- **Exercise brief**: Where a line contains the word "joints", copy that line in full.

- **Stored data**:
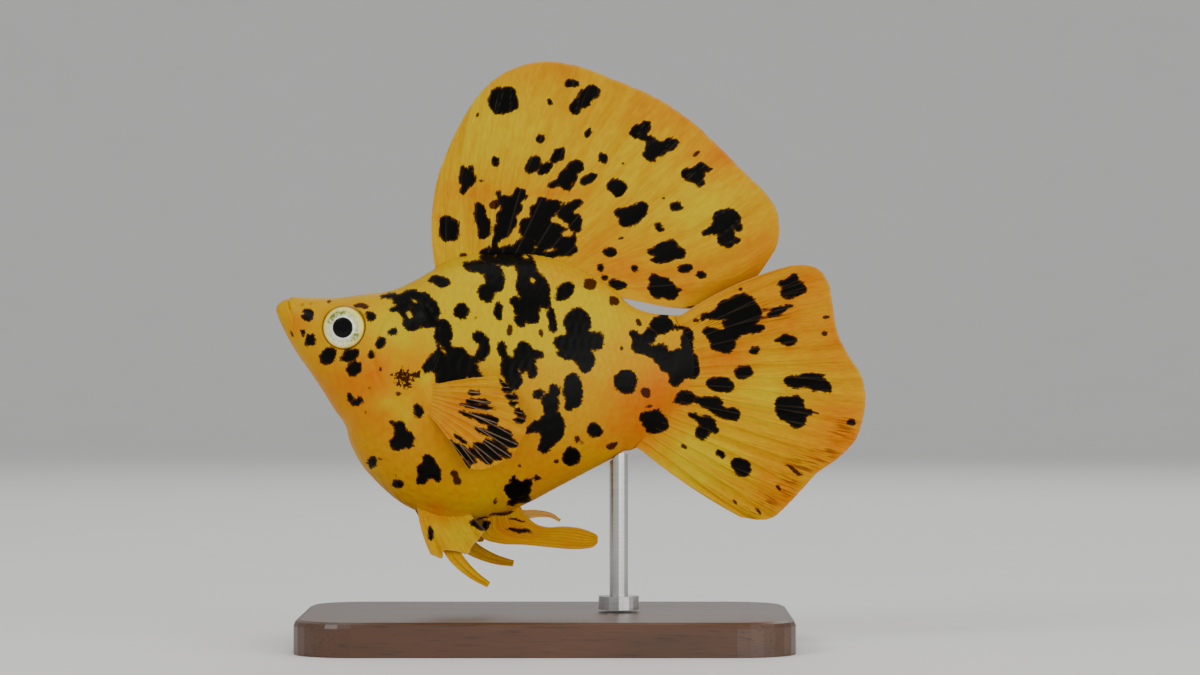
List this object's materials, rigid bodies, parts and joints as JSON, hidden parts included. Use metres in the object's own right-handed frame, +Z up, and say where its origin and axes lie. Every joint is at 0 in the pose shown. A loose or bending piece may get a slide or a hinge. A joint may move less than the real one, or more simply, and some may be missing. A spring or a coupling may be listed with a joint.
{
  "type": "balloon molly model",
  "caption": "Life-size still model of a balloon molly with a tall sail-like dorsal fin and a round belly, held over a flat base by a thin rod.",
  "frame": {"origin": "centre of the whole model's box, on the underside of the stand's base", "axes": "+Z up, -X towards the fish's snout, -Y towards the fish's left side"},
  "size_m": [0.07, 0.04, 0.0692],
  "materials": {
    "skin": "wet-looking scaled fish skin, yellow-orange with black blotches",
    "fin": "thin rayed fin membrane, yellow-orange with black blotches",
    "eye": "glossy clear dome over a pale silvery iris and a black pupil",
    "stand_wood": "dark stained wood, satin varnish",
    "stand_steel": "fine brushed steel rod"
  },
  "bodies": {
    "root": {"head": "skin", "gill_cover_left": "skin", "gill_cover_right": "skin", "torso": "skin", "tail_stalk": "skin", "dorsal_fin": "fin", "caudal_fin": "fin", "anal_fin": "fin", "pectoral_fin_left": "fin", "pectoral_fin_right": "fin", "pelvic_fin_left": "fin", "pelvic_fin_right": "fin", "eye_left": "eye", "eye_right": "eye", "stand_base": "stand_wood", "stand_rod": "stand_steel"}
  },
  "joints": []
}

- **Answer**:
List this object's materials, rigid bodies, parts and joints as JSON, hidden parts included. Use metres in the object's own right-handed frame, +Z up, and say where its origin and axes lie. Every joint is at 0 in the pose shown. A loose or bending piece may get a slide or a hinge. A joint may move less than the real one, or more simply, and some may be missing. A spring or a coupling may be listed with a joint.
  "joints": []